Reconstruction-guided attention improves the robustness and shape processing of neural networks

Seoyoung Ahn · Hossein Adeli · Greg Zelinsky


Many visual phenomena suggest that humans use top-down generative or reconstructive processes to create visual percepts (e.g., imagery, object completion, pareidolia), but little is known about the role reconstruction plays in robust object recognition. We built an iterative encoder-decoder network that generates an object reconstruction and used it as top-down attentional feedback to route the most relevant spatial and feature information to feed-forward object recognition processes. We tested this model using the challenging out-of-distribution digit recognition dataset, MNIST-C, where 15 different types of transformation and corruption are applied to handwritten digit images. Our model showed strong generalization performance against various image perturbations, on average outperforming all other models including feedforward CNNs and adversarially trained networks. Our model is particularly robust to blur, noise, and occlusion corruptions, where shape perception plays an important role.
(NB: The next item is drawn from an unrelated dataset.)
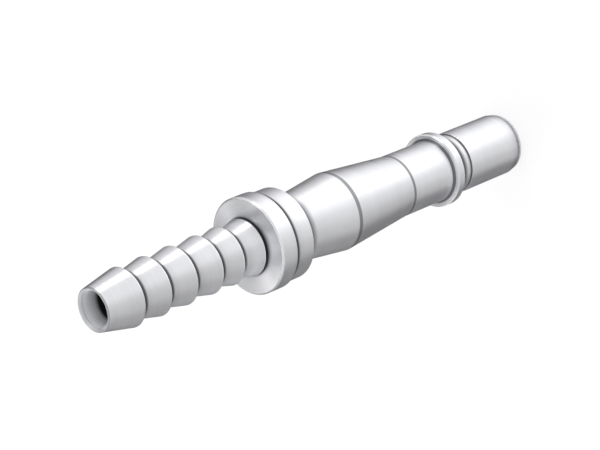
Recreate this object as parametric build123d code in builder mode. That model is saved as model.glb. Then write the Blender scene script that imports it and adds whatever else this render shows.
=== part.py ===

Ablation studies further reveal two complementary roles of spatial and feature-based attention in robust object recognition, with the former largely consistent with spatial masking benefits in the attention literature (the reconstruction serves as a mask) and the latter mainly contributing to the model’s inference speed (i.e., number of time steps to reach a certain confidence threshold) by reducing the space of possible object hypotheses. We also observed that the model sometimes hallucinates a non-existing pattern out of noise, leading to highly interpretable human-like errors. Our study shows that modeling reconstruction-based feedback endows AI systems with a powerful attention mechanism, which can help us understand the role of generating perception in human visual processing.